**REQUIRED WORK**
Write out the lines from the top of the material through the line with "seamGap = 0.22", exactly and with nothing added.

── SOURCE DATA ──

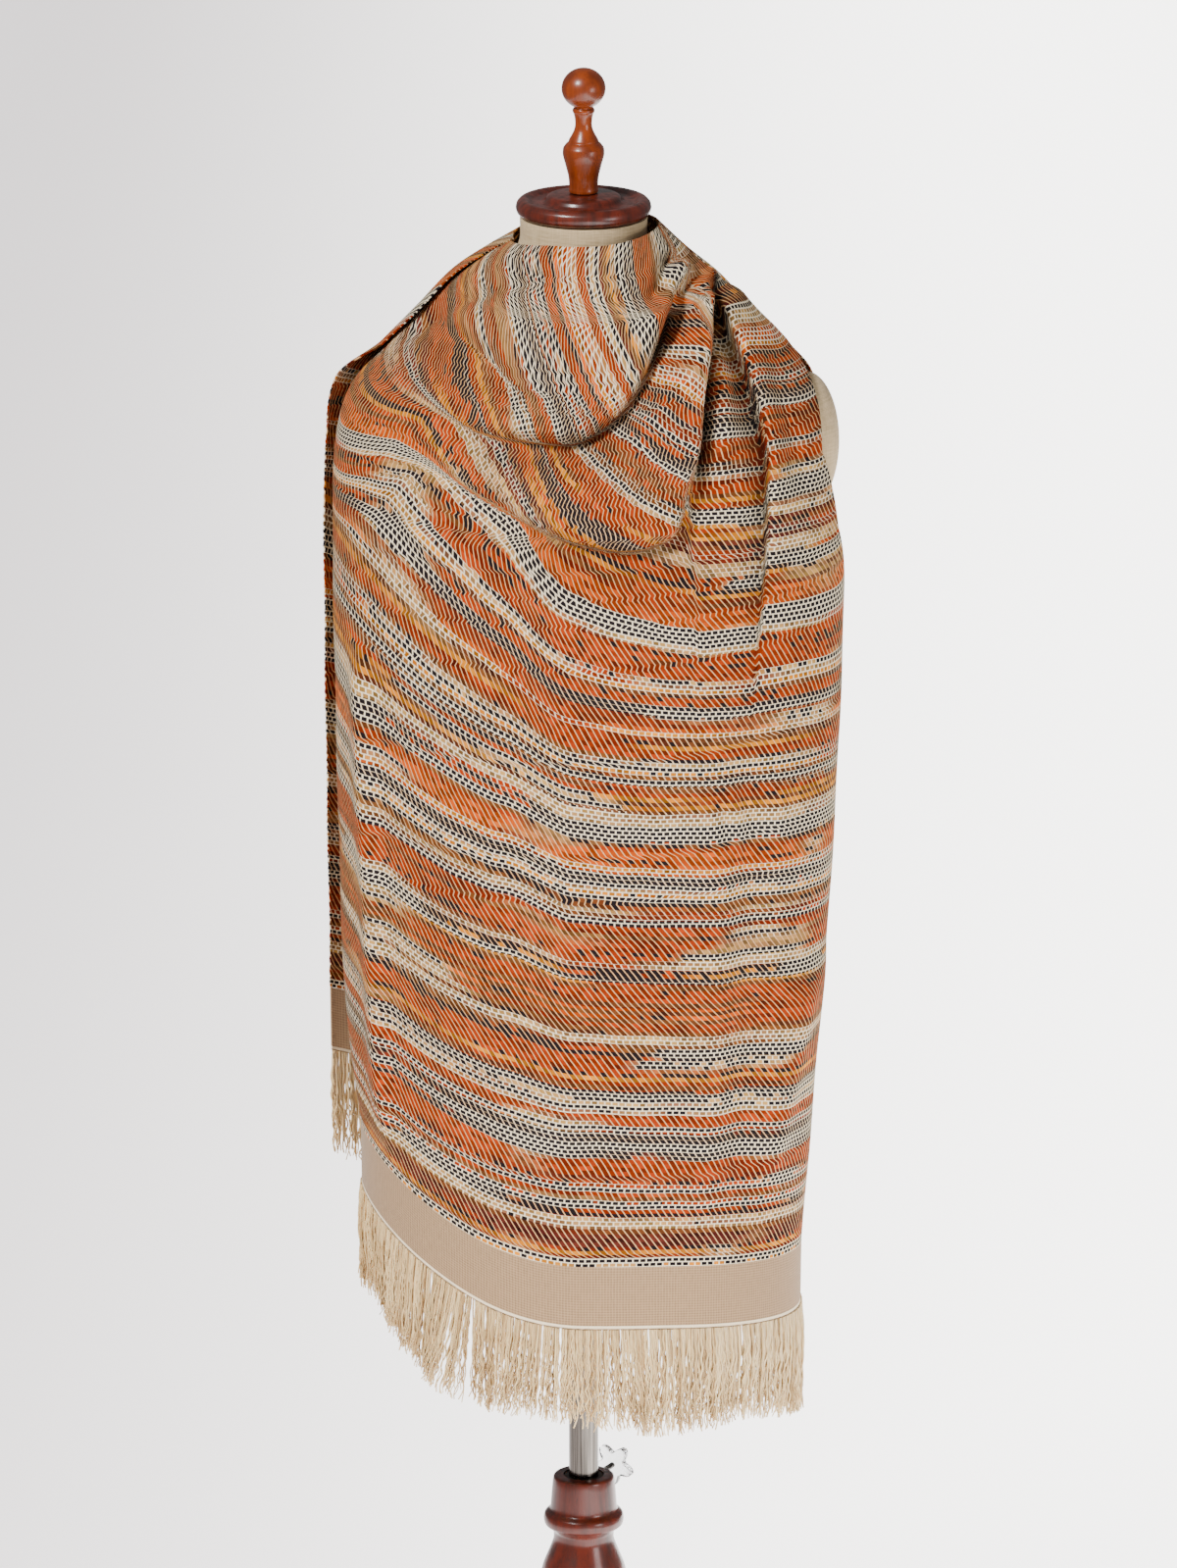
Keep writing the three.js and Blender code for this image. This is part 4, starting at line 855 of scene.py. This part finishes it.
angle = np.linspace(0, 2 * math.pi, torsoShape["around"], endpoint=False)[None, :]
side, ahead, behind = (alongTable(rings, k, level)[:, None] for k in (1, 2, 3))
power = roundness(side)
x = side * np.sign(np.cos(angle)) * np.abs(np.cos(angle)) ** power
x = np.clip(alongTable(rings, 4, level)[:, None] + x, *torsoShape["armholes"])
y = np.where(np.sin(angle) > 0, behind, ahead) * np.sign(np.sin(angle)) * np.abs(np.sin(angle)) ** power
z = np.broadcast_to(heights[:, None], x.shape)
wall = np.stack([x, y, z], axis=-1)
ends = [np.broadcast_to([0, 0, height], wall[:1].shape) for height in (rings[0, 0], rings[-1, 0])]
wall = np.concatenate([ends[0], wall, ends[1]])
faces = gridFaces(len(wall), torsoShape["around"], wrap=True)
torso = addObject("linen_torso", wall.reshape(-1, 3), faces, linenCover, crease=50, tidy=True)
handIn(torso, "form", "torso")
print("torso made")


# the two stretches of striped cloth

seamGap = 0.22 + clothThickness * 0.1  # from the shoulder's ridge to each stretch that is held there


def serrate(grid, column, sign):
    # weft yarns turn round the free edge, so every other row stands out a little
    reach = np.where(np.arange(len(grid)) % 2 == 0, 0.9, -0.5)[:, None]
    inner = grid[:, column + sign]
    out = grid[:, column] - inner
    out /= np.linalg.norm(out, axis=1, keepdims=True)
    grid[:, column] += out * reach


def makeDrape(name, piece, node):
    plain, grid, place, angle, depth = clothGrid(piece)
    uv = weaveMap(piece, plain, grid, place, angle)
    held = place[:, 0] <= 4
    if piece["gather"] == 0:
        grid[held, 0, 1] = -seamGap
        serrate(grid, -1, -1)
    else:
        # the free left edge swings out from the form, over the first 14 of about 142 degrees
        turnedBy = np.linspace(0, 1, piece["columns"])[None, :] * 142
        grid[..., 0] -= 11 * smooth(place - 4) * (1 - smooth(turnedBy / 14))
        grid[held, -1, 1] = seamGap
        serrate(grid, 0, 1)
    made = shell(name, grid, uv, striped, depth=depth)
    return handIn(made, "form", node), grid, uv


front, frontGrid, frontUv = makeDrape("striped_front", frontDrape, "front_drape")
back, backGrid, backUv = makeDrape("striped_back", backDrape, "back_drape")
print("striped cloth made")


# plain bands at the two ends
bandDepth = 57.3


def hanging(edge, drops):
    # rows of points straight below an edge, leaning in a hundredth of what they hang
    drops = np.asarray(drops, dtype=float)[:, None]
    reach = np.hypot(edge[:, 0], edge[:, 1])[None, :]
    pulled = 1 - 0.01 * drops / reach
    return np.stack([edge[:, 0] * pulled, edge[:, 1] * pulled, edge[:, 2] - drops], axis=-1)


def makeBand(name, grid, uv, node):
    edge = grid[-1]
    drops = np.linspace(0.1, bandDepth, 34)
    points = hanging(edge, drops)
    along = np.broadcast_to(uv[-1, :, 0], drops[:, None].shape[:1] + edge.shape[:1])
    down = np.broadcast_to((bandDepth - drops)[:, None], along.shape)
    made = shell(name, points, np.stack([along, down], axis=-1), cream, 1.2)
    return handIn(made, "form", node)


frontBand = makeBand("front_band", frontGrid, frontUv, "front_end_band")
backBand = makeBand("back_band", backGrid, backUv, "back_end_band")

# fringe

frontFringe = {
    "strands": 1380,
    "length": 94,
    # share of the hem from the right end, lean towards the left in mm, spread in shares
    "leans": [
        [0.06, -5, 0.03], [0.2, 4, 0.05], [0.42, -4, 0.04], [0.56, 9, 0.04], [0.67, 24, 0.035],
        [0.76, 10, 0.04], [0.84, -12, 0.03], [0.93, 6, 0.03],
    ],
}
backFringe = {
    "strands": 900,
    "length": 94,
    "leans": [[0.1, 6, 0.04], [0.3, -8, 0.05], [0.52, 7, 0.05], [0.7, -6, 0.04], [0.9, 5, 0.03]],
}


def makeFringe(name, grid, piece, node):
    edge = hanging(grid[-1], [bandDepth + 0.1])[0]
    step = np.linalg.norm(np.diff(edge, axis=0), axis=1)
    run = np.concatenate([[0], np.cumsum(step)])
    hem = run[-1]
    count, levels, sides = piece["strands"], 25, 3

    def onEdge(s):
        return np.stack([np.interp(s, run, edge[:, k]) for k in range(3)], axis=-1)

    s = np.sort(dice.uniform(1.5, hem - 1.5, count))
    t = np.linspace(0, 1, levels)[None, :]
    # neighbours draw together into uneven tufts
    tufts = np.sort(dice.uniform(0, hem, int(hem / 8)))
    drawn = s + dice.normal(0, 4, count)
    near = tufts[np.abs(drawn[:, None] - tufts[None, :]).argmin(axis=1)]
    pull = dice.uniform(0.0, 0.6, count)[:, None] * dice.choice([0.2, 1.0], (count, 1))
    length = piece["length"] * (0.9 + 0.13 * np.sin(near / 31) * 0.5 + dice.uniform(-0.1, 0.1, count))
    length = np.minimum(length, 99)[:, None]
    lean = sum(a * np.exp(-(((s / hem - at) / w) ** 2)) for at, a, w in piece["leans"])[:, None]
    phase = dice.uniform(0, 2 * math.pi, (count, 2))
    waves = dice.uniform(2.4, 6.0, count)[:, None]
    size = dice.uniform(0.5, 2.1, count)[:, None]
    shift = (near[:, None] - s[:, None]) * pull * smooth(t * 1.3) + lean * t**1.4
    shift = shift + size * t**0.6 * np.sin(2 * math.pi * waves * t + phase[:, :1])
    place = np.clip(s[:, None] + shift, 0.5, hem - 0.5)
    root = onEdge(s)
    at = onEdge(place)
    outward = at[..., :2] / np.linalg.norm(at[..., :2], axis=-1, keepdims=True)
    layer = dice.uniform(-2.6, 2.6, count)[:, None]
    swell = 2.2 * np.sin(math.pi * np.minimum(t * 1.5, 1))
    puff = layer * (0.5 + t) + swell * dice.uniform(0, 1, count)[:, None]
    puff = puff + size * 0.8 * t * np.sin(2 * math.pi * waves * 0.8 * t + phase[:, 1:]) - 0.94 * t
    centre = np.empty((count, levels, 3))
    centre[..., :2] = at[..., :2] + outward * puff[..., None]
    side = np.abs(shift) * 0.5
    fall = np.sqrt(np.maximum((length * t) ** 2 - side**2 * 0.6, 0))
    centre[..., 2] = root[:, None, 2] - fall
    radius = dice.uniform(0.8, 1.4, count)[:, None] * (1 - 0.45 * t**2)
    turn = 2 * math.pi * np.arange(sides) / sides
    ring = np.stack([np.cos(turn), np.sin(turn), np.zeros(sides)], axis=-1)
    corners = (centre[:, :, None] + radius[:, :, None, None] * ring).reshape(-1, 3)
    one = gridFaces(levels, sides, wrap=True)[:, ::-1]
    faces = (one[None] + (np.arange(count) * levels * sides)[:, None, None]).reshape(-1, 4)
    u = np.broadcast_to(np.arange(sides) / sides * 4, (count, levels, sides)) + s[:, None, None]
    v = np.broadcast_to((length * t)[..., None], (count, levels, sides))
    made = addObject(name, corners, faces, yarn, np.stack([u, v], axis=-1).reshape(-1, 2))
    return handIn(made, "form", node)


frontYarns = makeFringe("front_yarns", frontGrid, frontFringe, "front_fringe")
backYarns = makeFringe("back_yarns", backGrid, backFringe, "back_fringe")
print("bands and fringe made")

# padded caps, neck cap and finial

capShape = {"middle": 6, "height": 1288, "out": 184.3, "swell": 28.6, "deep": 42, "tall": 60, "around": 64}
for side, word in ((1, "right"), (-1, "left")):
    # half an egg on the flat of each armhole
    rise = np.linspace(0, math.pi / 2, 24)[:, None]
    around = np.linspace(0, 2 * math.pi, capShape["around"], endpoint=False)[None, :]
    x = capShape["middle"] + side * (capShape["out"] + capShape["swell"] * np.sin(rise) + 0 * around)
    y = capShape["deep"] * np.cos(rise) * np.cos(around)
    z = capShape["height"] + capShape["tall"] * np.cos(rise) * np.sin(around)
    cap = np.stack([x, y, z], axis=-1)
    face = [capShape["middle"] + side * capShape["out"], 0, capShape["height"]]
    cap = np.concatenate([np.broadcast_to(face, cap[:1].shape), cap])
    faces = gridFaces(len(cap), capShape["around"], wrap=True)
    pad = addObject(f"padded_cap_{word}", cap.reshape(-1, 3), faces, linenCover, crease=50, tidy=True)
    handIn(pad, "form", f"shoulder_cap_{word}")

foot = 1485.0
neckCap = turned("turned_neck_cap", [
    [0, foot], [50, foot], [54, foot + 0.8], [57, foot + 4], [58, foot + 8], [57, foot + 12],
    [54, foot + 15], [50, foot + 15.6], [46.5, foot + 14], [44, foot + 12.2], [36, foot + 12.2],
    [33, foot + 14], [31.5, foot + 17], [29, foot + 18.6], [21, foot + 19.4], [14, foot + 20], [0, foot + 20],
], redWood)
handIn(neckCap, "form", "neck_cap")

foot = 1505.3
ball = np.radians(np.linspace(-62, 90, 30))
finial = turned("turned_finial", [
    [0, foot], [12.7, foot], [12.2, foot + 5], [12.8, foot + 14], [15.4, foot + 24], [17.9, foot + 33],
    [17.6, foot + 39], [14.6, foot + 43], [13, foot + 44], [12.6, foot + 46], [10.2, foot + 50],
    [7.8, foot + 55], [7, foot + 60], [7.6, foot + 66], [8.6, foot + 69], [9.4, foot + 70.5],
    [9.4, foot + 72.5], [8, foot + 74], *zip(18.8 * np.cos(ball), foot + 90.5 + 17.6 * np.sin(ball)),
], brownWood)
handIn(finial, "form", "finial")
print("dress form made")

# stand

rod = [[0, 160], [12, 160], [13, 161], [13, 739], [12, 740], [0, 740]]
pole = turned("drawn_pole", rod, plated, turns=0)
handIn(pole, "pole", "pole")

column = turned("turned_column", [
    [17.75, 350], [17.75, 60], [0, 60], [0, 30.3], [60, 30.3], [62, 34], [61, 40], [54, 45], [42, 52],
    [36, 64], [35, 76], [39, 82], [43, 89], [42, 96], [36, 101], [30, 108], [28.5, 122], [30, 145],
    [34, 175], [39, 205], [41, 228], [40, 248], [36.2, 266], [30, 281], [26.3, 291], [26.6, 298],
    [30, 302], [34.5, 305], [35.4, 310], [34.4, 315], [30, 318.5], [29.2, 321], [28.4, 332], [27.4, 344],
    [26.6, 348.6], [25, 350], [17.75, 350],
], redWood, crease=60)
handIn(column, "stand", "column")

base = turned("turned_base", [
    [0, 0], [163, 0], [165, 2], [165, 12], [162, 16], [155, 19], [151, 23], [145, 26], [90, 28],
    [70, 30], [0, 30],
], redWood, segments=128)
handIn(base, "stand", "base")

# clear knob: the radius goes up and down once for each lobe, pinched in at both faces
knobShape = {"radius": 15.5, "lobe": 4, "lobes": 5, "out": 53, "height": 341, "turn": 62.5, "around": 120}
steps = np.array([[0, 0], [0.55, 0], [0.93, 0.3], [1, 1.3], [1, 6.7], [0.93, 7.7], [0.55, 8], [0, 8]])
around = np.linspace(0, 2 * math.pi, knobShape["around"], endpoint=False)[None, :]
radius = steps[:, :1] * (knobShape["radius"] + knobShape["lobe"] * np.cos(knobShape["lobes"] * around))
turn = math.radians(knobShape["turn"])
axis = np.array([math.cos(turn), math.sin(turn), 0])
across = np.array([-math.sin(turn), math.cos(turn), 0])
up = np.array([0, 0, 1.0])
outwardPart = axis * (knobShape["out"] + steps[:, None, 1:])
acrossPart = across * (radius * np.sin(around))[..., None]
upPart = up * (knobShape["height"] - radius * np.cos(around))[..., None]
knobPoints = outwardPart + acrossPart + upPart
faces = gridFaces(len(steps), knobShape["around"], wrap=True)
knob = addObject("clear_knob", knobPoints.reshape(-1, 3), faces, clear, crease=40, tidy=True)
handIn(knob, "clamp", "clamp_knob")

# shapes that stay as they are in the frame
carried = {
    "bottom_plate": redWood,
    "pole_socket": plated,
    "column_sleeve": sleeveBlack,
    "clamp_screw": plated,
}
for node, material in carried.items():
    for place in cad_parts[node].material_slots:
        place.material = material
print("stand made")

# backdrop, light and camera

paper, at = newMaterial("studio_paper")
mottle = at.noise(1.3, 2.0)
# painted light: the paper glows by its own emission, faintly on the left and nearly four times as bright on
# the right
acrossPaper = at.parts()[0].ramp(-0.9, 0.9)
glow = acrossPaper.tint((0.98, 0.92, 0.92, 1.0), (3.7, 3.65, 3.56, 1.0))
paperMaps = {"Base Color": mottle.tint(rgb(222, 217, 217), rgb(230, 226, 225)), "Emission Color": glow}
finishMaterial(paper, paperMaps, {"Roughness": 0.95, "Emission Strength": 1.45})
floorX, floorY = np.meshgrid([-1600.0, 1600.0], [-6000.0, 9000.0])
points = np.stack([floorX, floorY, np.full((2, 2), -0.5)], axis=-1)
backdrop = addObject("studio_backdrop", points.reshape(-1, 3), gridFaces(2, 2), paper)


def softBox(name, place, aim, size, power):
    light = bpy.data.lights.new(name, "AREA")
    light.shape = "RECTANGLE"
    light.size, light.size_y = size
    light.energy = power
    made = bpy.data.objects.new(name, light)
    made.location = place
    made.rotation_euler = (Vector(place) - Vector(aim)).to_track_quat("Z", "Y").to_euler()
    bpy.context.scene.collection.objects.link(made)


softBox("key_box", (-2.3, -2.8, 4.9), (0, 0, 1.2), (1.1, 1.1), 405)
softBox("fill_box", (3.6, -3.4, 1.6), (0, 0, 1.0), (1.6, 1.6), 85)
world = bpy.data.worlds.new("studio_air")
world.use_nodes = True
world.node_tree.nodes["Background"].inputs[0].default_value = rgb(240, 238, 238)
world.node_tree.nodes["Background"].inputs[1].default_value = 0.3
bpy.context.scene.world = world

lens = bpy.data.cameras.new("photo_camera")
lens.lens = 248.67
lens.clip_end = 60
camera = bpy.data.objects.new("photo_camera", lens)
camera.location = (0.0042, -8.9974, 3.5616)
camera.rotation_euler = (math.radians(90 - 16), 0, 0)
bpy.context.scene.collection.objects.link(camera)
bpy.context.scene.camera = camera
print("studio made")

───

**ANSWER TO THIS EXERCISE**
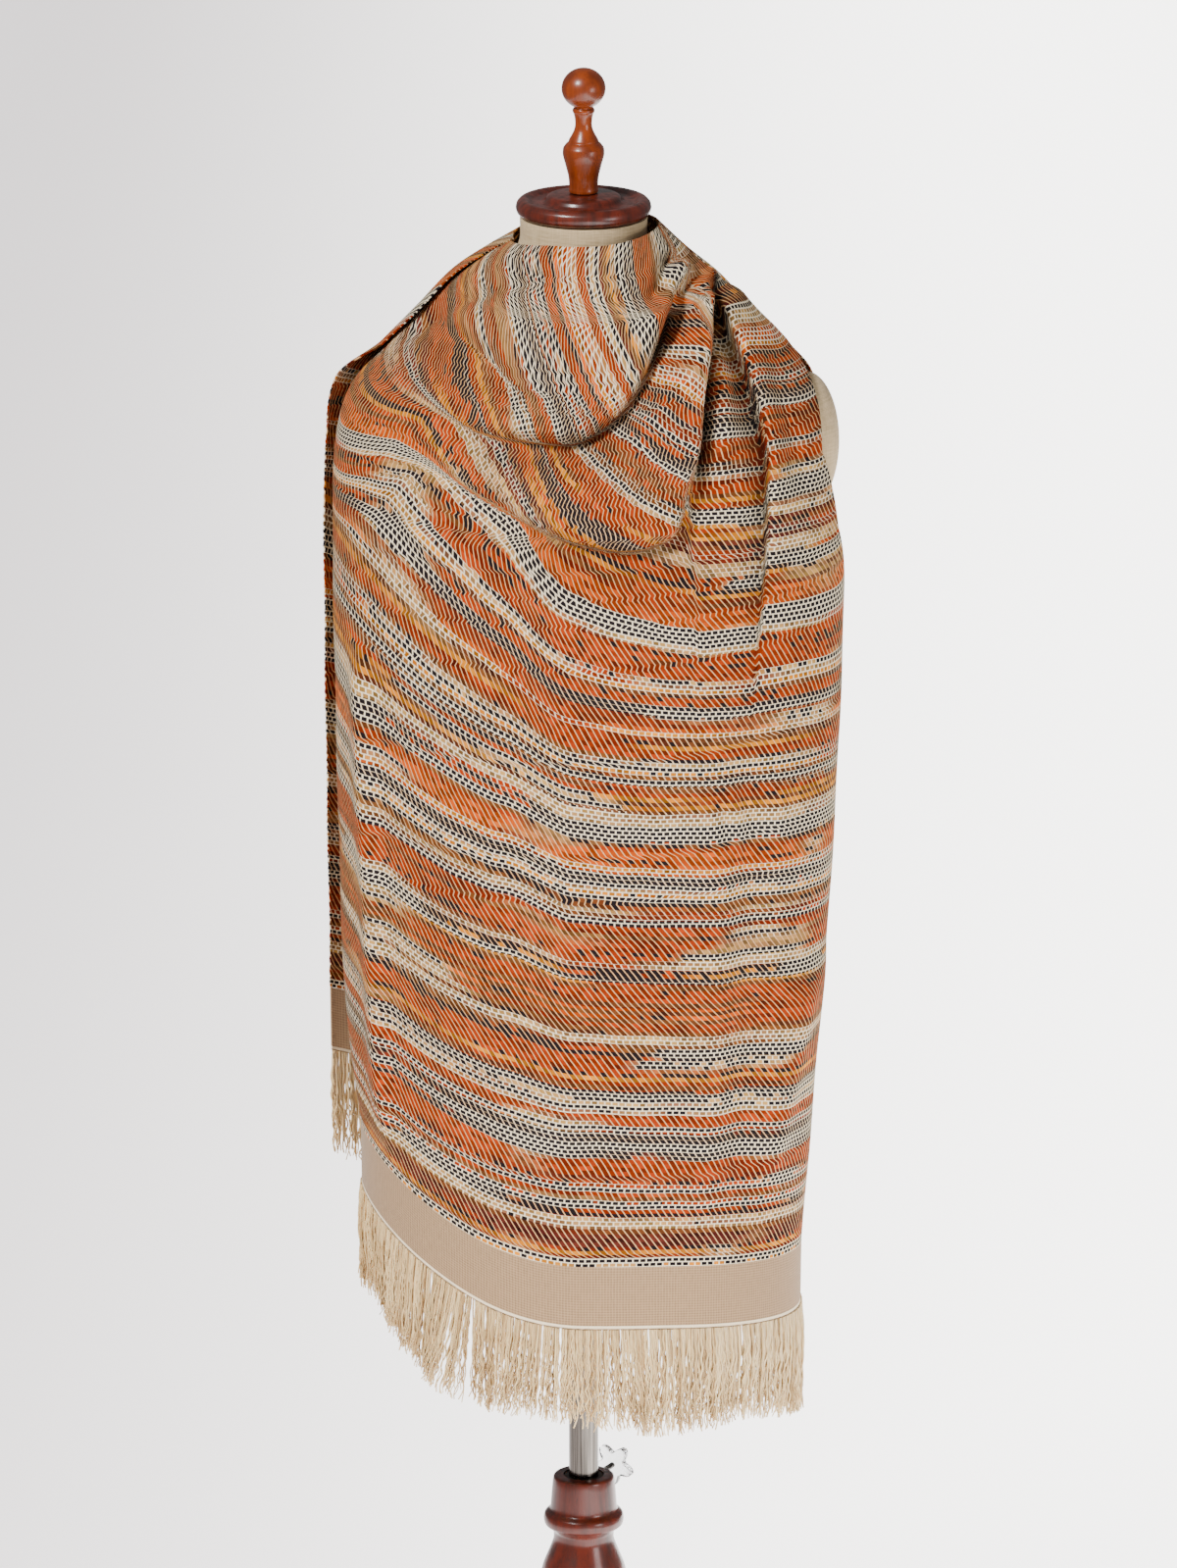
Keep writing the three.js and Blender code for this image. This is part 4, starting at line 855 of scene.py. This part finishes it.
angle = np.linspace(0, 2 * math.pi, torsoShape["around"], endpoint=False)[None, :]
side, ahead, behind = (alongTable(rings, k, level)[:, None] for k in (1, 2, 3))
power = roundness(side)
x = side * np.sign(np.cos(angle)) * np.abs(np.cos(angle)) ** power
x = np.clip(alongTable(rings, 4, level)[:, None] + x, *torsoShape["armholes"])
y = np.where(np.sin(angle) > 0, behind, ahead) * np.sign(np.sin(angle)) * np.abs(np.sin(angle)) ** power
z = np.broadcast_to(heights[:, None], x.shape)
wall = np.stack([x, y, z], axis=-1)
ends = [np.broadcast_to([0, 0, height], wall[:1].shape) for height in (rings[0, 0], rings[-1, 0])]
wall = np.concatenate([ends[0], wall, ends[1]])
faces = gridFaces(len(wall), torsoShape["around"], wrap=True)
torso = addObject("linen_torso", wall.reshape(-1, 3), faces, linenCover, crease=50, tidy=True)
handIn(torso, "form", "torso")
print("torso made")


# the two stretches of striped cloth

seamGap = 0.22 + clothThickness * 0.1  # from the shoulder's ridge to each stretch that is held there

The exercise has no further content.